- 26
- February
2010
A new device for tracking and locating "retained objects" -- things left in patients after an operation -- is getting a closer look in the medical community.
Manufactured by RF Surgical Systems of Bellevue, Wash., the RF Surgical Detection System uses a scanning wand to find any tagged items remaining in a patient. Tags (or seeds) about the size of a rice grain are embedded in gauze, sponges and the like. With one wave of the wand over the patient it is designed to reveal if the coast is clear.
"Nurses count everything that goes into the patients -- sponges, gauze, instruments, sharps and they count everything that comes out," said Kevin Cosens, chief executive of RF Surgical Systems. "If the counts don't match, then, of course, they can't close the patient."
According to the New England Journal of Medicine researchers, "The incidence we found of 1 in 8,801 to 1 in 18,760 inpatient operations corresponds to one case or more each year for a typical, large hospital." Because the study was based on malpractice claims, those numbers were most likely underestimates, researchers said.

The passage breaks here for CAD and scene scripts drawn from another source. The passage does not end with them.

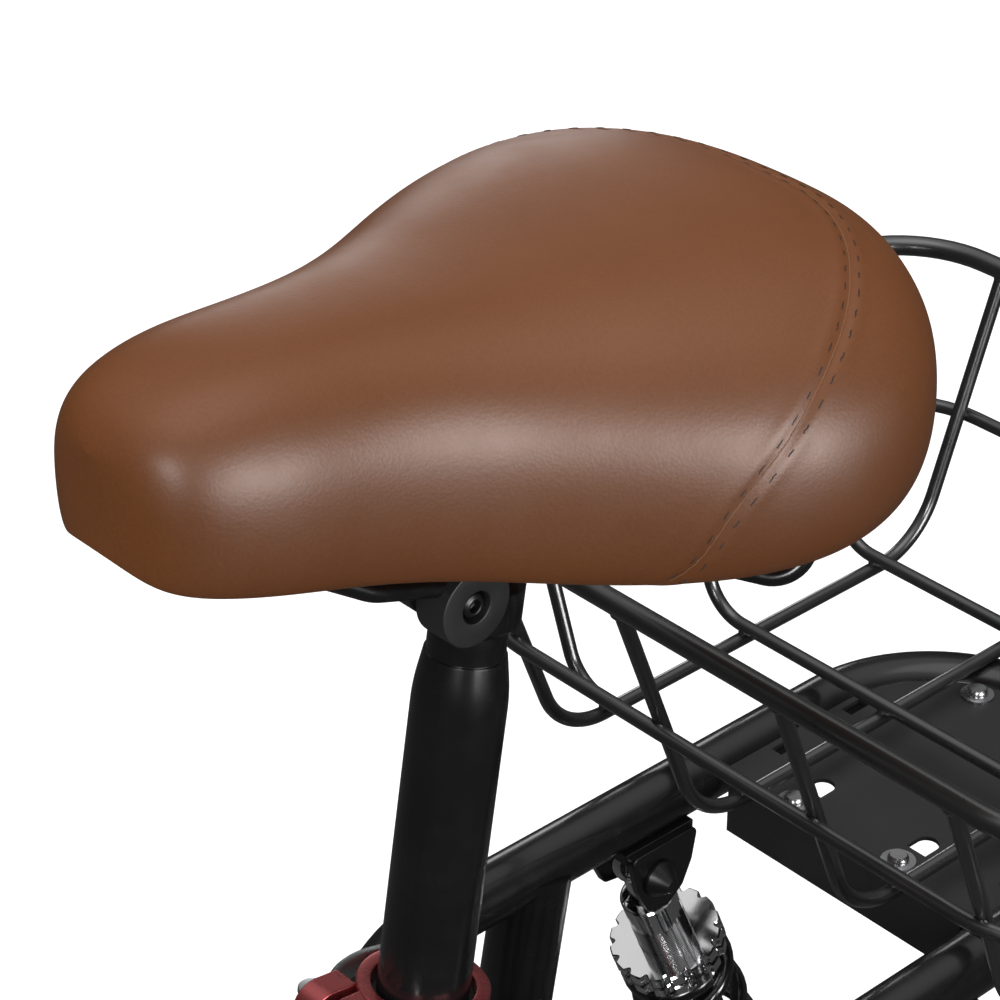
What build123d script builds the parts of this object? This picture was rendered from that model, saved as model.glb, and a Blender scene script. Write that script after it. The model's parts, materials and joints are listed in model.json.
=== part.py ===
from build123d import *
import os
from math import acos, atan2, cos, hypot, pi, radians, sin, tan

os.makedirs("parts", exist_ok=True)

# Adult tricycle with one steered front wheel and two sprung rear wheels.
# Millimetres. +Z is up, the rider faces -Y and the rider's left is +X.
# The origin is on the ground, at the centre of the bounding box.

# Driving dimensions
WHEELBASE = 1060.0
FRONT_RADIUS = 202.0  # 16 inch wheel, 54-305 tyre
REAR_RADIUS = 153.0  # 12 1/2 inch wheel, 62-203 tyre
HALF_TRACK = 250.0
POST_TOP_Z = 810.0  # shoulder of the seat post, the datum of the whole seat and basket
SEAT_LEAN = 9.0  # degrees from upright
AXLE_BEHIND_POST = 300.0
HEAD_ANGLE = 72.0  # degrees from the ground
RAKE = 35.0
POST_RADIUS = 16.95
RAIL_RADIUS = 12.7
RAIL_X = 80.0
STRUT_RADIUS = 15.9
BASKET_RIM_RADIUS = 4.75
BASKET_WIRE_RADIUS = 3.175
CRANK_LENGTH = 152.0
CHAIN_PITCH = 12.7
CHAINRING_TEETH = 40
SPROCKET_TEETH = 16
CHAIN_LINE_X = -52.0
SHOCK_LENGTH = 320.0  # between the two eyes
SHOCK_LEAN = 22.5
RUNNING_GAP = 0.05

# Places that follow from them
REAR_REACH = AXLE_BEHIND_POST + REAR_RADIUS
FRONT_REACH = WHEELBASE - AXLE_BEHIND_POST + FRONT_RADIUS
POST_Y = (FRONT_REACH - REAR_REACH) / 2
POST_Z = POST_TOP_Z
REAR_AXLE = Vector(0, POST_Y + AXLE_BEHIND_POST, REAR_RADIUS)
FRONT_AXLE = Vector(0, REAR_AXLE.Y - WHEELBASE, FRONT_RADIUS)
POST_TOP = Vector(0, POST_Y, POST_Z)
POST_UP = Vector(0, sin(radians(SEAT_LEAN)), cos(radians(SEAT_LEAN)))
CRANK_Z = 262.0
CRANK = Vector(0, POST_Y - (POST_Z - CRANK_Z) * tan(radians(SEAT_LEAN)), CRANK_Z)
STEER_UP = Vector(0, cos(radians(HEAD_ANGLE)), sin(radians(HEAD_ANGLE)))
STEER_FRONT = Vector(0, -STEER_UP.Z, STEER_UP.Y)
STEER_FOOT = FRONT_AXLE - STEER_FRONT * RAKE
SHOCK_DOWN = Vector(0, sin(radians(SHOCK_LEAN)), -cos(radians(SHOCK_LEAN)))
SIDES = {"left": 1, "right": -1}
X_AXIS = Vector(1, 0, 0)


def seat(x, y, z):
    """A point given from the seat post's shoulder."""
    return Vector(x, POST_Y + y, POST_Z + z)


def steer(x, along, ahead=0.0):
    """A point given along the steering axis, up from the front axle's level."""
    return STEER_FOOT + STEER_UP * along + STEER_FRONT * ahead + X_AXIS * x


def post(along, x=0.0, ahead=0.0):
    """A point given down the seat tube's axis from the post's shoulder."""
    return POST_TOP - POST_UP * along + Vector(x, -ahead * POST_UP.Z, ahead * POST_UP.Y)


def rod(start, end, radius, bore=0.0):
    """A straight bar or tube between two points."""
    start, end = Vector(start), Vector(end)
    plane = Plane(origin=start, z_dir=end - start)
    body = extrude(plane * Circle(radius), amount=(end - start).length)
    if bore:
        body -= extrude(plane * Circle(bore), amount=(end - start).length)
    return body


def cross_bar(centre, low, high, radius, bore=0.0):
    """A bar or tube that lies across the tricycle, from x=low to x=high."""
    start = Vector(low, centre.Y, centre.Z)
    return rod(start, Vector(high, centre.Y, centre.Z), radius, bore)


def bent(points, bends, radius, bore=0.0):
    """A round bar or tube along straight runs joined by arcs."""
    path = FilletPolyline(*points, radius=bends)
    section = Circle(radius)
    if bore:
        section -= Circle(bore)
    return sweep(Plane(origin=path @ 0, z_dir=path % 0) * section, path=path)


def turned(outline, centre):
    """A ring about a cross axis, from (x, radius) points."""
    face = make_face(Polyline(*outline, close=True))
    return Pos(*centre) * revolve(face, axis=Axis.X, revolution_arc=360)


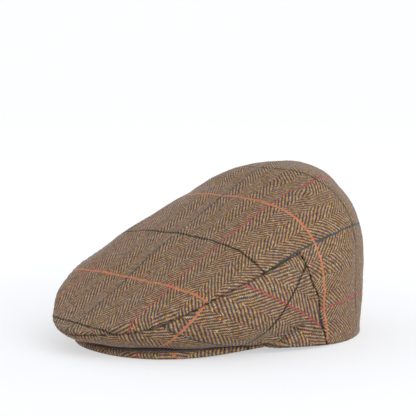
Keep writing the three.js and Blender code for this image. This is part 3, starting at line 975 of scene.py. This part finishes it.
def herringbone_tweed():
    """Wool tweed: dull, soft and slightly hairy, with round yarns that catch the light."""
    material, tree = empty_material("herringbone_tweed")
    counts = yarn_counts(tree)
    step, weft_on_top, way = herringbone(tree, counts)
    height = yarn_height(tree, counts, step, weft_on_top, way)
    weft_colour = yarn_colour(tree, counts, "weft", "warp", NAVY_WEFT)
    warp_colour = yarn_colour(tree, counts, "warp", "weft", OCHRE_WARP)
    weft_stripe, weft_second = check_stripe(tree, counts["weft number"], CHECK_WEFTS)
    warp_stripe, warp_second = check_stripe(tree, counts["warp number"], CHECK_WARPS)
    plain = add(tree, "ShaderNodeMix", {0: weft_on_top, 6: warp_colour, 7: weft_colour}, 2,
                data_type="RGBA")
    # no two floats are quite the same, and the wool was dyed and mixed in the fleece, so small
    # patches of cloth differ too
    numbers = [counts["warp number"], counts["weft number"]]
    float_place = add(tree, "ShaderNodeCombineXYZ", [*numbers, CHANCE_SEEDS["float"]])
    float_chance = add(tree, "ShaderNodeTexWhiteNoise", [float_place], 1)
    plain = varied(tree, plain, float_chance, (0.0, 1.0), FLOAT_VARIETY)
    patch_place = add(tree, "ShaderNodeUVMap", uv_map="cloth")
    patch_chance = add(tree, "ShaderNodeTexNoise", {
        "Vector": patch_place, "Scale": PATCHES_TO_METRE, "Detail": 3.0}, 1)
    plain = varied(tree, plain, patch_chance, NOISE_SPAN, PATCH_VARIETY)
    # the coloured yarns: all of their floats show, and a little of them between
    warp_on_top = add(tree, "ShaderNodeMath", [1, weft_on_top], operation="SUBTRACT")
    green_or_red = add(tree, "ShaderNodeMix", {
        0: warp_second, 6: linear(GREEN_WARP), 7: linear(RED_WARP)}, 2, data_type="RGBA")
    warp_share = check_share(tree, warp_stripe, warp_second, warp_on_top, WARP_PEEPING)
    cloth = add(tree, "ShaderNodeMix", {0: warp_share, 6: plain, 7: green_or_red}, 2, data_type="RGBA")
    orange_or_green = add(tree, "ShaderNodeMix", {
        0: weft_second, 6: linear(ORANGE_WEFT), 7: linear(GREEN_WEFT)}, 2, data_type="RGBA")
    weft_share = check_share(tree, weft_stripe, weft_second, weft_on_top, WEFT_PEEPING)
    cloth = add(tree, "ShaderNodeMix", {0: weft_share, 6: cloth, 7: orange_or_green}, 2, data_type="RGBA")
    # flecks: short lengths of bright wool spun into the yarn
    fleck_place = add(tree, "ShaderNodeCombineXYZ", [*numbers, CHANCE_SEEDS["fleck"]])
    fleck = add(tree, "ShaderNodeTexWhiteNoise", [fleck_place], None)
    is_fleck = add(tree, "ShaderNodeMath", [fleck.outputs[0], 1 - FLECK_SHARE], operation="GREATER_THAN")
    fleck_ramp = add(tree, "ShaderNodeValToRGB", [fleck.outputs[1]], None)
    fleck_ramp.color_ramp.interpolation = "CONSTANT"
    set_ramp(fleck_ramp.color_ramp, FLECKS)
    fleck_share = add(tree, "ShaderNodeMath", [is_fleck, FLECK_STRENGTH], operation="MULTIPLY")
    cloth = add(tree, "ShaderNodeMix", {
        0: fleck_share, 6: cloth, 7: fleck_ramp.outputs[0]}, 2, data_type="RGBA")
    # yarns are darker where they dive under each other, and the seams hold a little shade
    space_shade = add(tree, "ShaderNodeMapRange", [height, 0.0, 1.0, 1 - SPACE_SHADE, 1.0])
    seam_shade = add(tree, "ShaderNodeAttribute", attribute_name="seam_shade", output=2)
    for shade in (space_shade, seam_shade):
        cloth = add(tree, "ShaderNodeMix", {0: 1.0, 6: cloth, 7: shade}, 2,
                    data_type="RGBA", blend_type="MULTIPLY")
    bump = add(tree, "ShaderNodeBump", {"Strength": 0.5, "Distance": 0.25 * MM, "Height": height})
    shader = add(tree, "ShaderNodeBsdfPrincipled", {
        "Base Color": cloth, "Roughness": 0.92, "Specular IOR Level": 0.15, "Normal": bump,
        "Sheen Weight": 0.35, "Sheen Roughness": 0.25, "Sheen Tint": linear("#d6d6dc")})
    add(tree, "ShaderNodeOutputMaterial", [shader], None)
    return material


tweed = herringbone_tweed()
print("tweed has", len(tweed.node_tree.nodes), "nodes")

# %% [markdown]
# ## Lining
# The inside is lined with a thin brown satin. Its long floats make it smooth and a little shiny,
# with fine lines that lean across the cloth, and it lies in faint waves because it is only held at
# its edges. The real lines are a third of a millimetre apart and are drawn as coarse as shows.

# %% Lining
LINING_LINES = 1.2  # millimetres from line to line, along the warp
LINING_WAVES = 30  # to the metre
WAVE_SPACING = 0.2 * math.pi  # of a diagonal wave texture at a scale of 1


def satin_lining():
    """Thin satin: smooth and a little shiny, with fine lines that lean across it."""
    material, tree = empty_material("brown_satin_lining")
    place = add(tree, "ShaderNodeUVMap", uv_map="cloth")
    lines = add(tree, "ShaderNodeTexWave", {
        "Vector": place, "Scale": WAVE_SPACING / (LINING_LINES * MM), "Distortion": 1.0, "Detail": 1.0},
        1, bands_direction="DIAGONAL")
    waves = add(tree, "ShaderNodeTexNoise", {"Vector": place, "Scale": LINING_WAVES, "Detail": 3.0})
    colour = add(tree, "ShaderNodeMix", {0: lines, 6: linear("#2a1f18"), 7: linear("#3d2e23")}, 2,
                 data_type="RGBA")
    fine = add(tree, "ShaderNodeBump", {"Strength": 0.3, "Distance": 0.1 * MM, "Height": lines})
    normal = add(tree, "ShaderNodeBump", {
        "Strength": 0.6, "Distance": 2 * MM, "Height": waves, "Normal": fine})
    shader = add(tree, "ShaderNodeBsdfPrincipled", {
        "Base Color": colour, "Roughness": 0.42, "Specular IOR Level": 0.4, "Normal": normal})
    add(tree, "ShaderNodeOutputMaterial", [shader], None)
    return material


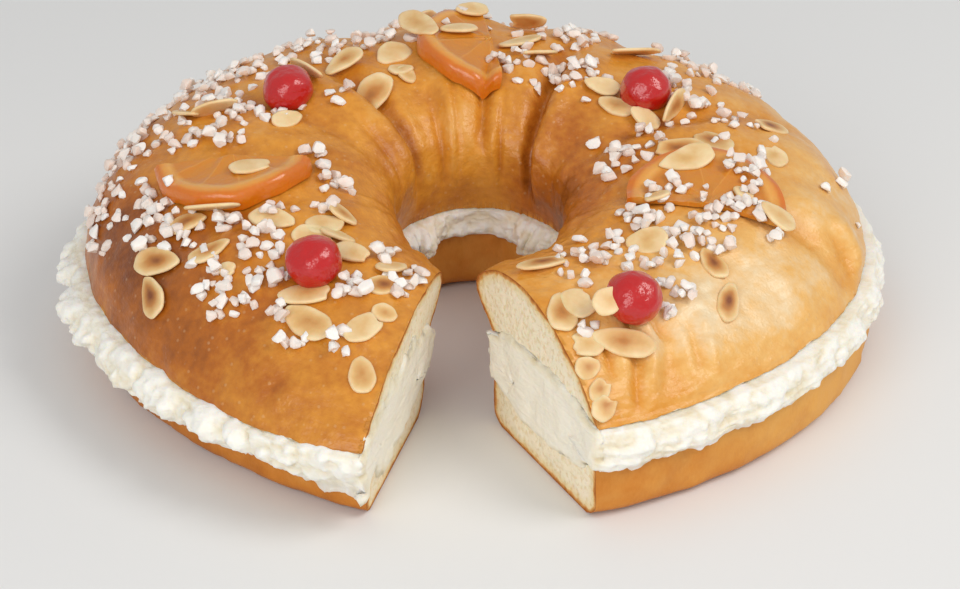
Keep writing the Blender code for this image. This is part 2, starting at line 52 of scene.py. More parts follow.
scene = bpy.context.scene
scene.view_settings.view_transform = "Standard"
camera = bpy.data.objects.new("camera", bpy.data.cameras.new("camera"))
camera.data.sensor_width = 36.0
camera.data.lens = 87.2
camera.location = (0.0018, -0.7490, 0.4571)
line_of_sight = Vector((0.0018, -0.0176, 0.0241)) - camera.location
camera.rotation_euler = line_of_sight.to_track_quat("-Z", "Y").to_euler()
scene.collection.objects.link(camera)
scene.camera = camera


# The lower half of the bread: the base and sides of a ring of brioche dough, baked on a tray and split
# with a long knife. Its sides are a thin matt crust, its cut faces open yellow crumb.

LOAF_RADIUS = 0.1355  # from the hole's middle to the loaf's outer side, on average round the ring
HOLE_RADIUS = 0.0425  # of the hole through the lower half, on average
LOWER_HEIGHT = 0.0215  # of the lower half at its sides
FOOT_ROUNDING = 0.0045  # of the crust where it met the baking tray
LOWER_CREASES = (-53, -12, 40, 79, 97, 141, 205, 233)  # where the dough's sides puckered, in degrees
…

Cosens said that numbers from Minnesota, which reports all surgical errors, indicate there is a retained object in 1 in 8,000 surgeries.
The wand is designed to aid in the prevention of leaving objects behind in the event that an accurate count has not been kept. More than 100 hospitals are using the system, Cosens said, which adds the extra layer of security at a cost of about $15 per surgery.